**PROBLEM TO SOLVE**
Reproduce the entries shown below only from the line with "solids.append(upright(x, y, hinge_height" down to the line with "before = set(bpy.data.objects)", keeping both end lines and copying each one exactly.

(Source data)
════

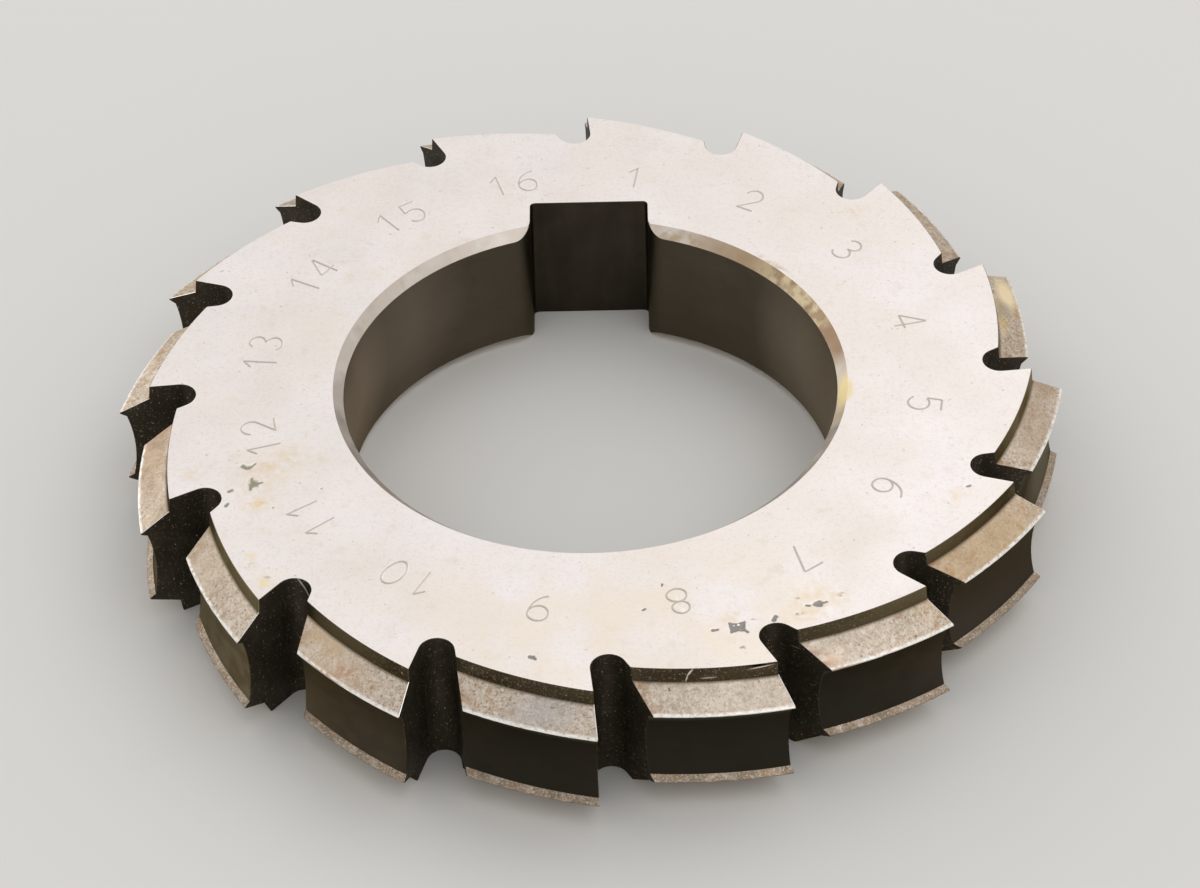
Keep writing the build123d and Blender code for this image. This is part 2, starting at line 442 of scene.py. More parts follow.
# sizes in mm and angles in degrees; the width comes from the frame
cutter = {
    "width": cutterWidth,
    "teeth": 16,
    "firstTooth": 90.5,
    "tipRadius": 38.35,
    "reliefDrop": 3.1,
    "shoulderRadius": 35.75,
    "shoulderFlare": 0.13,
    "flankAngle": 27,
    "hornSpacing": 6.95,
    "hornLand": 0.12,
    "hornHeight": 0.52,
    "hornLean": 0.30,
    "hornRounding": 0.1,
    "coreRadius": 13.125,
    "rake": 5,
    "gashAngle": 25,
    "gashDepth": 6.4,
    "gashRoot": 1.35,
    "edgeBreak": 0.04,
    "cornerBreak": 0.05,
    "toothSteps": 44,
    "wallSteps": 4,
    "rootSteps": 14,
    "shoulderSteps": 3,
    "flankWear": [      # part of the way from the shoulder to the horn, and how worn it is there
        (0, 0), (0.09, 0), (0.3, 0), (0.5, 0), (0.7, 0), (0.84, 0.04), (0.91, 0.2), (0.96, 0.6),
    ],
    "hornSteps": 8,
    "dullHornSteps": 2,     # the last steps round a horn, which face the hollow
    "innerWear": 0.3,
    "hollowSteps": 12,
    "wearDepth": 0.03,
    "wearGrain": 0.6,
    "wearDetail": 3.0,
    "wearSeed": 3.0,
    "wearRange": (0.45, 0.8),   # where the noise starts to bite and bites whole
    "weldDistance": 0.001,
    "sharpAngle": 17,       # between faces that meet in an edge
}
finishes = list(finishMaterials)


# the rows of a tooth from the upper face down, each with its distance from the relief axis,
# its height above the middle of the cutter, the finish of the strip below it and its wear
def sectionRows(c, offset):
    half = c["width"] / 2
    shoulder = hypot(c["shoulderRadius"], offset)
    foot = shoulder + c["shoulderFlare"]
    tip = hypot(c["tipRadius"], offset)
    slope = radians(c["flankAngle"])
    hornMiddle = c["hornSpacing"] / 2
    footHeight = hornMiddle + c["hornLand"] / 2 + (tip - foot) * tan(slope)
    rounding = c["hornRounding"]
    innerSlope = atan2(c["hornLean"], c["hornHeight"])
    hollowEnd = tip - c["hornHeight"]
    hollowHeight = hornMiddle - c["hornLand"] / 2 - c["hornLean"]

    upper = [(shoulder, half, "turnedShoulder", 0.0)]
    top = half - c["edgeBreak"]
    for k in range(c["shoulderSteps"]):
        part = k / c["shoulderSteps"]
        height = top + (footHeight - top) * part
        upper.append((shoulder + c["shoulderFlare"] * part, height, "turnedShoulder", 0.0))
    endRadius = tip - rounding + rounding * sin(slope)
    endHeight = hornMiddle + rounding * cos(slope)
    for part, wear in c["flankWear"]:
        radius = foot + (endRadius - foot) * part
        height = footHeight + (endHeight - footHeight) * part
        upper.append((radius, height, "relievedFlank", wear))
    for k in range(c["hornSteps"] + 1):
        turn = pi / 2 - slope - (pi - slope - innerSlope) * k / c["hornSteps"]
        radius = tip - rounding + rounding * cos(turn)
        finish = "hornEdge" if k < c["hornSteps"] - c["dullHornSteps"] else "hornInside"
        upper.append((radius, hornMiddle + rounding * sin(turn), finish, 1.0))
    start = upper[-1]
    middle = ((start[0] + hollowEnd) / 2, (start[1] + hollowHeight) / 2)
    upper.append((*middle, "hornInside", c["innerWear"]))

    hollow = []
    for k in range(c["hollowSteps"] + 1):
        height = hollowHeight * (1 - 2 * k / c["hollowSteps"])
        sag = sqrt(c["coreRadius"] ** 2 - height**2) - sqrt(c["coreRadius"] ** 2 - hollowHeight**2)
        finish = "toothHollow" if k < c["hollowSteps"] else "hornInside"
        hollow.append((hollowEnd - sag, height, finish, 0.0))

    lower = []  # the upper half turned over, with horns that look dull in the shade
    for k in range(len(upper) - 1, -1, -1):
        row = upper[k]
        finish = upper[k - 1][2].replace("hornEdge", "hornInside")
        lower.append((row[0], -row[1], finish, row[3]))
    return upper + hollow + lower


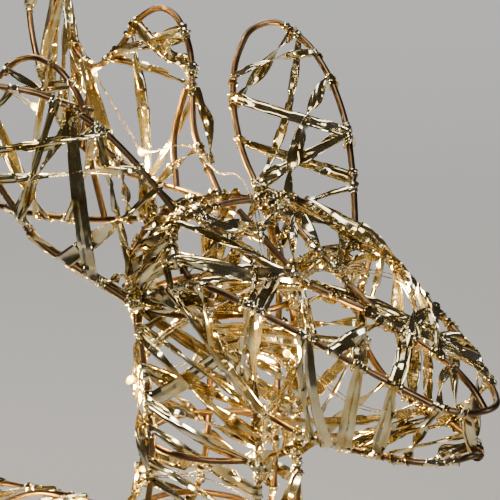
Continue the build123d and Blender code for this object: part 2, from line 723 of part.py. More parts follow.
# ---- light string ----
def led_drop():
    """Round-ended drop, standing on the origin along Z."""
    shoulder = led_length - led_radius
    lean = led_radius * math.sqrt(0.5)
    outline = Polyline((0, led_length), (0, 0), (led_radius, 0), (led_radius, shoulder))
    outline += ThreePointArc((led_radius, shoulder), (lean, shoulder + lean), (0, led_length))
    return revolve(Plane.XZ * make_face(outline), axis=Axis.Z)


drop = led_drop()


def led(point, outward):
    """LED standing on the string."""
    return drop.moved(Plane(origin=point, z_dir=outward).location)


def bend_radius(before, here, after):
    turn, run = corner(before, here, after)
    return 0.45 * run / math.tan(turn / 2)


def string_tube(points):
    """Thin insulated wire pair along straight runs and tangent arcs."""
    radii = [bend_radius(*points[k - 1:k + 2]) for k in range(1, len(points) - 1)]
    path = FilletPolyline(*points, radius=radii)
    solid = tube(path, string_radius)
    share = solid.volume / (math.pi * string_radius**2 * path.length)
    print("string", round(path.length), "mm, radii", round(min(radii), 1), "to", round(max(radii), 1))
    print("volume over section times length", round(share, 4))
    return solid


def body_string():
    """From the gland back to the rump, over the back in waves to the neck, and round the neck to the head."""
    points = [
        Vector(gland_x, box_back + 1, box_middle), Vector(gland_x, box_back + 16, box_middle),
        Vector(-46, box_back + 36, box_middle + 6),
    ]
    leds = []
    for k in range(4):
        points.append(cage_point(8.4 + 0.55 * k, 208 + 14 * k, inset=9))
        leds.append(k + 3)
    waves = 84
    for k in range(waves):
        place = 10.5 - 5.8 * k / (waves - 1)
        points.append(cage_point(place, 90 - 110 * math.cos(0.37 * k + 0.2), inset=7))
    for k in range(18):
        points.append(cage_point(4.4 - 0.172 * k, 20 + 42 * k, inset=6.5))
    leds += list(range(9, len(points), 3))
    return points, leds


head_route = (
    (-46, 37, -90), (-56, 7, -61), (-67, -30, -38), (-64, -65, -20), (-35, -72, -8), (18, -84, -8),
    (44, -97, -17), (50, -99, -22), (44, -128, -52), (18, -150, -80), (-22, -140, -78), (-50, -104, -43),
    (-47, -88, -32), (-8, -38, -2), (4, -18, 22), (10, 4, 34), (12, 24, 28), (22, 61, 41), (28, 113, 22),
    (40, 140, 30), (50, 185, 58), (58, 226, 92), (70, 236, 190), (40, 262, 215), (-20, 270, 212),
    (-68, 250, 190), (-62, 232, 110), (-52, 196, 62), (-50, 150, 70), (-48, 122, 61),
)
head_leds = (0, 7, 11, 18, 20, 22, 24, 26, 29)


def light_string():
    points, led_indices = body_string()
    leds = [led(points[k], points[k] - cage_centre(points[k])) for k in led_indices]
    middle = head(0, 20, -30)
    for index in head_leds:
        place = head(*head_route[index])
        leds.append(led(place, place - middle))
    write("light_string", [string_tube(points + [head(*place) for place in head_route])])
    write("leds", leds)


def leg_string(pair, leg_x, hinge_y, front_line, rear_line):
    """String down each leg from the hinge rod, and the short lead that feeds it from the belly."""
    strings = []
    leds = []
    for side in (1, -1):
        knee_y, knee_z = front_line[2]
        foot_y, foot_z = front_line[3]
        route = [
            Vector(side * (leg_x - 18), hinge_y, hinge_height + 3.4),
            Vector(side * (leg_x - 12), hinge_y + 1, hinge_height + 3.8),
            Vector(side * (leg_x - 9.5), hinge_y + 9, hinge_height - 6),
            Vector(side * (leg_x - 6), hinge_y + rear_line[1][1] - 5, hinge_height - 60),
            Vector(side * (leg_x + 5), hinge_y + (front_line[1][0] + knee_y) / 2, (330 + knee_z) / 2),
            Vector(side * (leg_x - 4), hinge_y + knee_y + 12, knee_z),
            Vector(side * (leg_x + 4), hinge_y + (knee_y + foot_y) / 2 + 4, (knee_z + foot_z) / 2),
            Vector(side * (leg_x - 3), hinge_y + foot_y + 8, foot_z),
        ]
        strings.append(string_tube(route))
        leds += [led(route[k], Vector(side, -0.6, 0)) for k in (4, 6)]
        leds += [led(route[k], Vector(-side, -0.6, 0)) for k in (5, 7)]
    write(pair + "_leg_string", strings)
    write(pair + "_leg_leds", leds)


def leads():
    solids = []
    for leg_x, y in ((front_leg_x, front_hinge_y), (hind_leg_x, hind_hinge_y)):
        for side in (1, -1):
            x = side * (leg_x - 22)
            solids.append(upright(x, y, hinge_height + 3.2, 498 if y < box_y else 520, string_radius))
    write("leg_leads", solids)


os.makedirs("parts", exist_ok=True)
head_wires()
ears()
antlers()
neck()
body()
neck_clips()
shoulders_and_thighs()
legs()
head_tape()
ear_tape()
antler_tape()
body_tape()
leg_tape("front", front_leg_x)
leg_tape("hind", hind_leg_x)
battery_box()
light_string()
leg_string("front", front_leg_x, front_hinge_y, front_leg_front, front_leg_rear)
leg_string("hind", hind_leg_x, hind_hinge_y, hind_leg_front, hind_leg_rear)
leads()
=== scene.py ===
import json
import math
import random

import bpy
import numpy as np
from mathutils import Matrix, Quaternion, Vector
from mathutils.bvhtree import BVHTree


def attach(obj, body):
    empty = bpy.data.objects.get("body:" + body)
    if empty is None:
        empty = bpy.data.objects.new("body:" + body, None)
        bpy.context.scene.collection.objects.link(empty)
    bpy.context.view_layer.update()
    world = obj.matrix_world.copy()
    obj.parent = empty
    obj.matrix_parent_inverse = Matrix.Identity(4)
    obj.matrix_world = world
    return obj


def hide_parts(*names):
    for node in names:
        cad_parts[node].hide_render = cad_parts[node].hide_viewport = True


# Looks of the light up yard reindeer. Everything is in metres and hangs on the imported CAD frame:
# each flat CAD bar of tape becomes a crumpled, twisted ribbon of metallised film wound round its two
# wires, and each CAD string becomes a pair of thin wires with resin drops.

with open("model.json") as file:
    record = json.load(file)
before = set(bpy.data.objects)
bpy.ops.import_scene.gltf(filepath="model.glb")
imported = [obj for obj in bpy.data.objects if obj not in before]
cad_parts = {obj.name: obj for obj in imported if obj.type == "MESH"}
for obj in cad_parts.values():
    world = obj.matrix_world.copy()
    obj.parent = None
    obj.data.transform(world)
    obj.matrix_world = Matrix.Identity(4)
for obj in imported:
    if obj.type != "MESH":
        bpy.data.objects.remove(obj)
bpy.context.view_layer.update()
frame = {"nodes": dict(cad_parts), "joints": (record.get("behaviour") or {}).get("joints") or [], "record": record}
joints = {joint["name"]: joint for joint in frame["joints"]}

# ---- sizes ----
wire_radius = 0.002
wire_probe = 0.0035            # reach of the search for the sides of a wire
bar_widths = (0.008, 0.010)    # of the CAD bars: crumpled tape, and tape that lies open
bar_probe = 0.0015             # from a bar's middle plane towards each of its faces
string_cap_reach = 0.00145     # across the flat end of a CAD string
tape_width = 0.0088
film_thickness = 0.00009
film_lift = 0.0006             # from a wire's surface to the film wound on it
film_roughness = 0.00004
string_wire_radius = 0.00034
string_gap = 0.0010            # from the string's middle to each of its two wires
string_step = 0.004            # mesh step along a string
drop_radius = 0.0021
drop_length = 0.0066
drop_sink = 0.0006             # of the drop's foot into its string
drop_sides = 14
chip_height = 0.4              # share of the drop's length at which its chip sits

# ---- how the tape lies ----
facets = 4                     # flat strips across the film, between its lengthwise folds
ribbon_step = 0.0022           # mesh step along a ribbon
wound_turns = (0.5, 1.2)       # round a wire, at each end
wound_pitch = (0.002, 0.005)
wound_gathers = (0.5, 0.75, 0.96)   # how far the film is gathered where it is wound on a wire
wound_calm = 0.3               # how much of its rumples the film keeps there
pinched = 0.42                 # gather of the upper end of tape that lies open
kink_tilt = 0.16               # radians, spread of the whole film's tilt at a kink
crumpled = {
    "widths": (0.75, 1.08), "crease": 0.28, "half_turns": (0, 0, 1, -1, 1, -1, 2),
    "gathers": (0.55, 0.8, 0.93, 0.98, 1.0),
}
lying_open = {
    "widths": (1.05, 1.25), "crease": 0.30, "half_turns": (0, 0, 0, 0, 0, 0, 1),
    "gathers": (0.88, 0.94, 0.98),
}
open_share = 0.2               # of a node's crumpled bars that lie open after all
open_shares = {"tape_muzzle": 0.3, "tape_neck": 0.35}
doubled_shares = {"tape_head": 0.2, "tape_muzzle": 0.1, "tape_antlers": 0.15, "tape_ears": 0.15}
dice = random.Random(11)

# ---- light ----
led_power = 1.5
dense_led_power = 0.45         # below the neck, where the drops sit closer together
neck_height = 0.72
led_colour = (1.0, 0.63, 0.15)
backdrop_colour = (0.66, 0.65, 0.63, 1)
backdrop_strength = 0.9
warm_white = (1.0, 0.95, 0.88)
cool_white = (0.95, 0.97, 1.0)

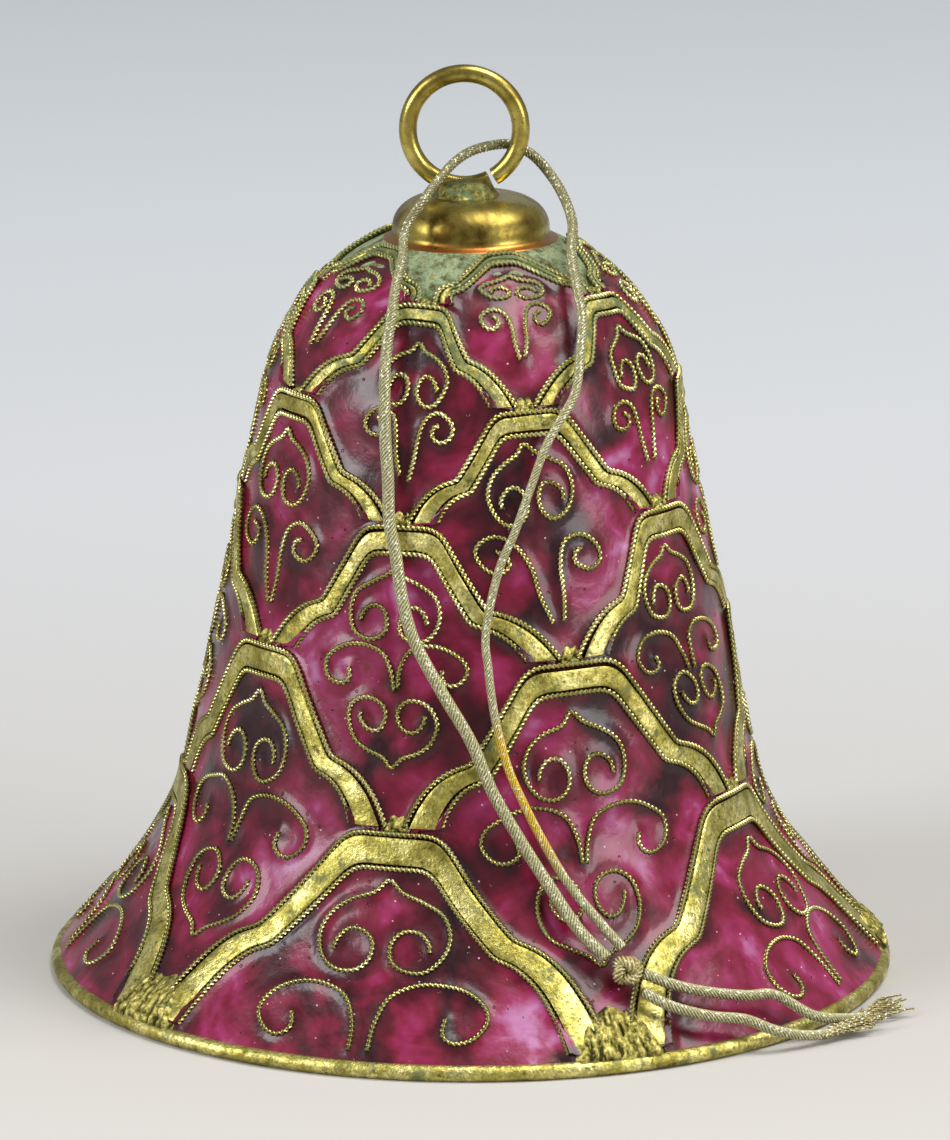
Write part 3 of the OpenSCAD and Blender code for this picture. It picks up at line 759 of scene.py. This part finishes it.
def lump(turn, run, width, height, thick, strings):
    """Strings is how many ridges run up it, side by side; 0 leaves it only rough."""
    columns, rows = (57, 33) if strings else (29, 19)
    u, v = np.meshgrid(np.linspace(-1, 1, columns), np.linspace(0, 1, rows))
    x = u * (1 - 0.5 * v ** 1.3) * width / 2
    s = run + v * height * (1 + 0.06 * np.sin(5 * u + turn))
    edge = np.clip(5 * (1 - np.abs(u)), 0, 1) * np.clip(2.5 * (1 - v), 0, 1) * np.clip(8 * v + 0.4, 0, 1)
    places = np.column_stack([x.ravel(), s.ravel() * (0.35 if strings else 1), np.full(x.size, turn)])
    rough = (wander(places, 0.3) + 0.5 * wander(places, 0.13)).reshape(x.shape)
    ridge = np.cos(math.pi * strings * (u + 0.12 * rough)) * min(strings, 1) * (1 - 0.7 * v)
    out = -0.25 + edge * (0.25 + thick) + (0.13 * rough + 0.1 * ridge) * edge
    o, i, j = bent_grid("lump", on_bell(turn + across(x, s), s, out))
    note(o, proud=np.clip(0.5 + 0.8 * rough + 0.35 * ridge, 0, 1)[i, j])
    modify(o, "SOLIDIFY", thickness=0.3 * MM, offset=-1)
    return o


lumps = [lump(turn, 0.15, 6.1, 3.5, 0.14, 10) for turn in RIM_TURN]
hand = np.random.default_rng(41)
for row in range(1, ROWS):
    for turn, _ in feet(row):
        size = hand.uniform(0.7, 1.25)
        lumps.append(lump(turn + hand.uniform(-0.8, 0.8), FOOT_RUN[row] - 0.35, 1.5 * size, 0.95 * size,
                          hand.uniform(-0.05, 0.12), 0))
foot_lumps = settle(joined(lumps), "foot_solder_lumps", ["foot_solder"], sharp=80)
print(len(lumps), "lumps of solder")

# %% [markdown]
# The pieces are in place. The floor is a plain pale cloth that runs back to a cooler, greyer
# ground, lit by soft lights: a broad one overhead, and one from each side.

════

**EXERCISE RESPONSE**
            solids.append(upright(x, y, hinge_height + 3.2, 498 if y < box_y else 520, string_radius))
    write("leg_leads", solids)


os.makedirs("parts", exist_ok=True)
head_wires()
ears()
antlers()
neck()
body()
neck_clips()
shoulders_and_thighs()
legs()
head_tape()
ear_tape()
antler_tape()
body_tape()
leg_tape("front", front_leg_x)
leg_tape("hind", hind_leg_x)
battery_box()
light_string()
leg_string("front", front_leg_x, front_hinge_y, front_leg_front, front_leg_rear)
leg_string("hind", hind_leg_x, hind_hinge_y, hind_leg_front, hind_leg_rear)
leads()
=== scene.py ===
import json
import math
import random

import bpy
import numpy as np
from mathutils import Matrix, Quaternion, Vector
from mathutils.bvhtree import BVHTree


def attach(obj, body):
    empty = bpy.data.objects.get("body:" + body)
    if empty is None:
        empty = bpy.data.objects.new("body:" + body, None)
        bpy.context.scene.collection.objects.link(empty)
    bpy.context.view_layer.update()
    world = obj.matrix_world.copy()
    obj.parent = empty
    obj.matrix_parent_inverse = Matrix.Identity(4)
    obj.matrix_world = world
    return obj


def hide_parts(*names):
    for node in names:
        cad_parts[node].hide_render = cad_parts[node].hide_viewport = True


# Looks of the light up yard reindeer. Everything is in metres and hangs on the imported CAD frame:
# each flat CAD bar of tape becomes a crumpled, twisted ribbon of metallised film wound round its two
# wires, and each CAD string becomes a pair of thin wires with resin drops.

with open("model.json") as file:
    record = json.load(file)
before = set(bpy.data.objects)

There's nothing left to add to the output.